§ PROMPT
Go through the records below line by line, counting those that contain the word "part"; answer with the count only.

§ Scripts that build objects
--- --- ---
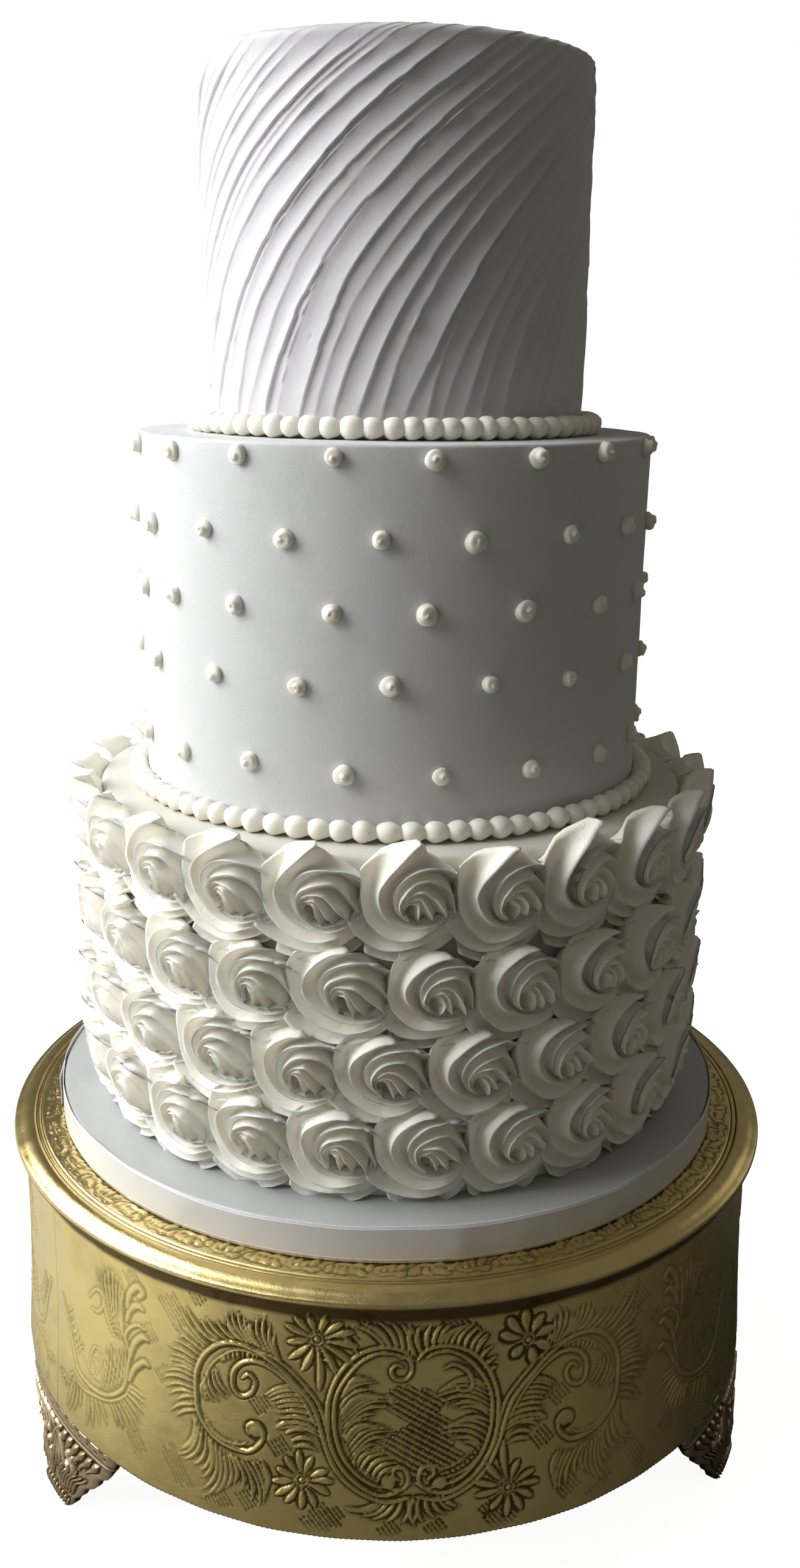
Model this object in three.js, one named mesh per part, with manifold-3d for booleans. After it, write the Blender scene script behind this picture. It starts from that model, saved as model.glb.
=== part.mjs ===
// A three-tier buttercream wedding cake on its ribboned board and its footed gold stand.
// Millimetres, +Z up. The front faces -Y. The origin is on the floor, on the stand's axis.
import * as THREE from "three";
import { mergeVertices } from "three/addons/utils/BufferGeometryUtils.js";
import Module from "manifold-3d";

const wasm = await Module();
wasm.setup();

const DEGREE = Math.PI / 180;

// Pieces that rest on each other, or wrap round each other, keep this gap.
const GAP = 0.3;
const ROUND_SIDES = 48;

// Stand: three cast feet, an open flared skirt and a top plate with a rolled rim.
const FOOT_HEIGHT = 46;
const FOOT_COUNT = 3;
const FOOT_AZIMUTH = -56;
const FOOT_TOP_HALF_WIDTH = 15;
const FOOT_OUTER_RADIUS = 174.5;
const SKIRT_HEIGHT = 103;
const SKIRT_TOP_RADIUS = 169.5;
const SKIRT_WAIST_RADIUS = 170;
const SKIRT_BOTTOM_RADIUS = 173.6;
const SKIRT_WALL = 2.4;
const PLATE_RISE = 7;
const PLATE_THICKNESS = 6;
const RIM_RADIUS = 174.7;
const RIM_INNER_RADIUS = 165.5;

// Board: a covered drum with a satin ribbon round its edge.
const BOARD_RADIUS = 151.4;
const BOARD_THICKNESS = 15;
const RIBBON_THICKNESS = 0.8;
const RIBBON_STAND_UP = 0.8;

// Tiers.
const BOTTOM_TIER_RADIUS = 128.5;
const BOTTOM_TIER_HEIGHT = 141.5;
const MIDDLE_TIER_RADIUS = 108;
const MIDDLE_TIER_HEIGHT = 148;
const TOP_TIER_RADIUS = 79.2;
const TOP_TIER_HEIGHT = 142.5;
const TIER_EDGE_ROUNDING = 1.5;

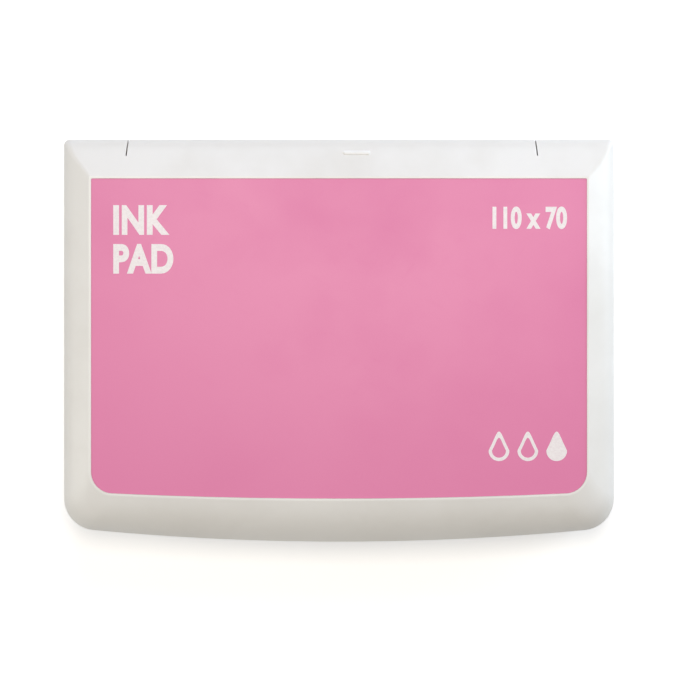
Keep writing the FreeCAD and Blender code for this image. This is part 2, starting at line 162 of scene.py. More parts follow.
--- --- ---
§ COMPLETE OUTPUT
3